The death of Bruce Smith of leukaemia in 2001, at the age of 68, deprived Sydney of one of its most erudite and inspiring theologians, public speakers and teachers. A prominent Anglican spokesman on ethics and religion during the late 1960s and early ‘70s, Smith was active in the public media, particularly in televised debates about Christianity. As late as 2000, he was involved in the Ten Network series Why dig that up?, built around his experiences as an archaeologist in Italy and the eastern Mediterranean.

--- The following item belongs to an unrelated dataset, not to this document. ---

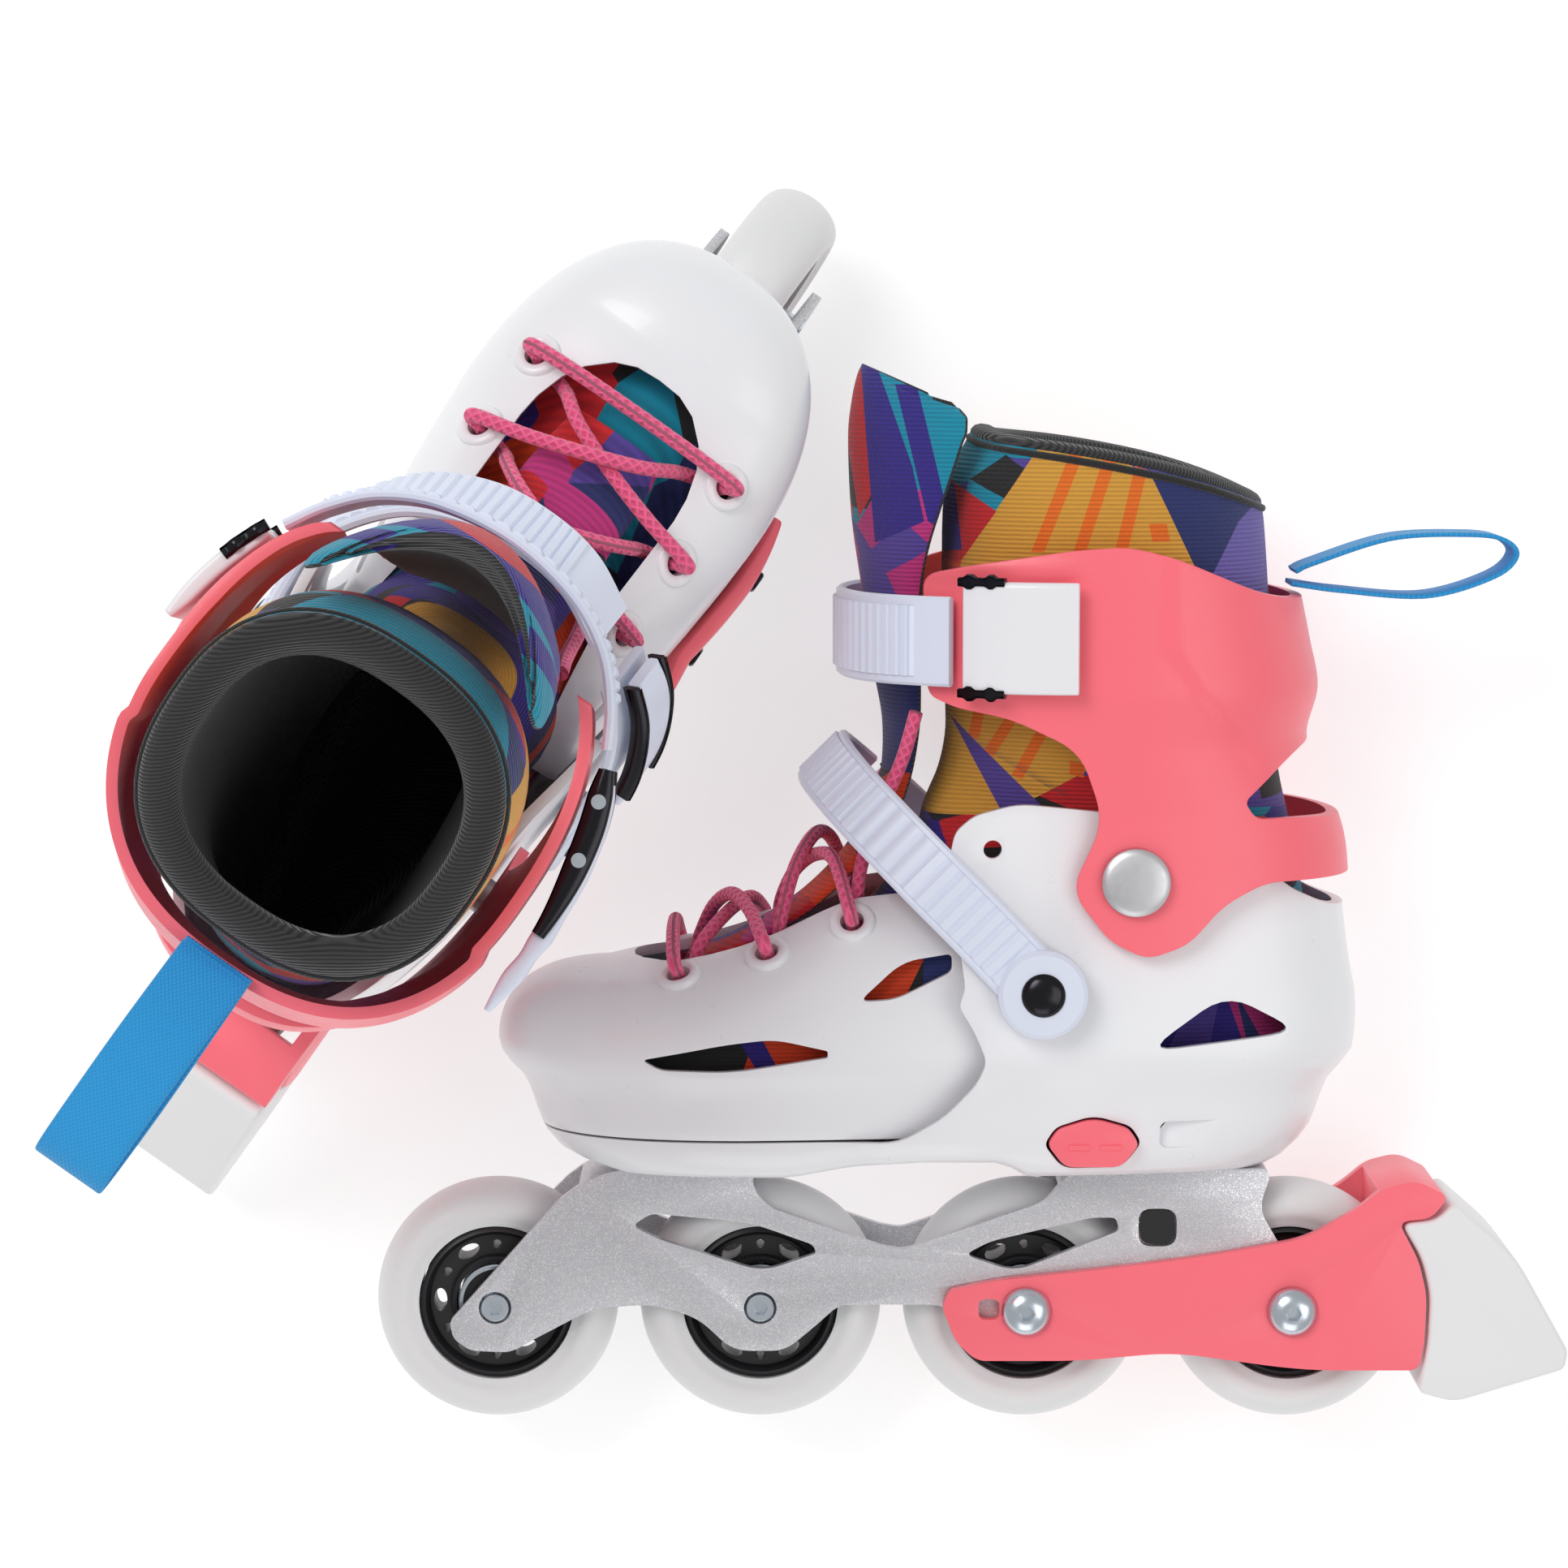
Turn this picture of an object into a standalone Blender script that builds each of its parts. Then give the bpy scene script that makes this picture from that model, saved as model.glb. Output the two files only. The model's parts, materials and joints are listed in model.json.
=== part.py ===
"""A pair of size-adjustable inline skates: one lies on its side, the other stands on its wheels.

Each skate is modelled in its own frame: x runs to the toe, y to the skater's left and z up
from the ground, with x = 0 midway between the two middle wheels.  The sizes below are in
millimetres, and every object is scaled to metres when it is made.
"""
import math

import bmesh
import bpy
from mathutils import Matrix, Vector

MM = 0.001

# ---- driving dimensions (mm) ----
WHEEL_RADIUS = 35.0
WHEEL_WIDTH = 24.0
WHEEL_PITCH = 76.3
HUB_RADIUS = 22.0
BEARING_RADIUS = 11.0
AXLE_RADIUS = 3.9
FIT_GAP = 0.4                # clearance between pieces that touch
WHEEL_SIDES = 16
PIN_SIDES = 12

FRAME_WIDTH = 36.0
FRAME_WALL = 3.0
DECK_TOP = 75.7              # the boot stands on the frame here
DECK_THICKNESS = 5.0

BRAKE_WALL = 4.0
PAD_WIDTH = 44.0
BOLT_HEAD_RADIUS = 7.1

SHELL_WALL = 3.0
CUFF_WALL = 3.0
LINER_WALL = 5.0
BALL_HALF_WIDTH = 47.0       # widest place of the toe shell
HEEL_HALF_WIDTH = 41.0
TOE_X = 113.7                # foremost point of the toe shell
HEEL_X = -133.5              # rearmost point of the base shell
LIP_Z = 88.0                 # lower edge of the toe shell
RIM_DROP = 2.2               # base shell's rim under that edge, which slides over it
NOSE_RIM_DROP = 3.4          # the same at the nose, where the wall leans out further
EYELET_HOLE = 3.4
LACE_RADIUS = 2.0

PIVOT = Vector((-67.0, 0.0, 162.0))      # ankle hinge
RIVET_HEAD_RADIUS = 9.7
RIVET_SHANK_RADIUS = 5.0
CUFF_CENTRE_X = -60.0

LADDER_WIDTH = 19.0
LADDER_THICKNESS = 3.0
CUFF_STRAP_WIDTH = 25.0
WEBBING_WIDTH = 20.0

# ---- placement of the two skates (mm) ----
LYING_TILT = 6.0             # degrees that the lying skate's cuff rises from the ground
LYING_PLACE = (21.7, -179.1, 42.5)
STANDING_HEADING = 55.0      # degrees from +X
STANDING_PLACE = (-86.3, 53.8, 0.0)

AXLE_XS = [WHEEL_PITCH * k for k in (1.5, 0.5, -0.5, -1.5)]
BORE_RADIUS = AXLE_RADIUS + FIT_GAP
EAR_HOLE_RADIUS = AXLE_RADIUS + 0.8
FRAME_HALF = FRAME_WIDTH / 2
BRAKE_INNER = FRAME_HALF + FIT_GAP
BRAKE_HALF = BRAKE_INNER + BRAKE_WALL
LENGTH_CENTRE_X = -10.0      # both shells grow and shrink about this station


# ---- small helpers ----
def linear(points, x):
    """Read a list of (x, value) points, in rising x, with straight lines between them."""
    if x <= points[0][0]:
        return points[0][1]
    for (x0, v0), (x1, v1) in zip(points, points[1:]):
        if x <= x1:
            return v0 + (v1 - v0) * (x - x0) / (x1 - x0)
    return points[-1][1]


def superellipse(t, power):
    return max(0.0, 1.0 - min(1.0, abs(t)) ** power) ** (1.0 / power)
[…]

Smith grew up in the eastern suburbs of Sydney. He attended Sydney Grammar School, where he was best known for his sporting exploits, winning a State championship in swimming in 1949. He began to train for Christian ministry at Moore Theological College in 1952 and graduated in theology and later as a bachelor of divinity from London University. Ordained in 1956, he ministered in parishes in both Australia and Britain.
Smith lectured at Moore Theological College, Oxford and Macquarie universities, among other institutions. He taught widely but specialised in philosophy and theology. He was at his best in introducing students to the great thinkers, Christian and non-Christian. He had a way of feeling out the person behind the historic figure, whether Socrates, Schleiermacher or Barth, and enabling his audience to understand their concerns.
A man of very wide interests, he also ran reading groups studying Milton, Homer and modern literature. He published two volumes of poetry, I’ll not pretend (1984) and More than one world (1994). Smith’s remarkable work continued at Sydney Grammar School where he taught classics from 1975 to 1993.
Bruce Smith left a legacy of engagement with society in its political, ethical and cultural dimensions. He believed in the broad significance of the Christian message of reconciliation with God through the person and work of Jesus Christ. The Smith Lecture programme intends to develop further this work of engagement.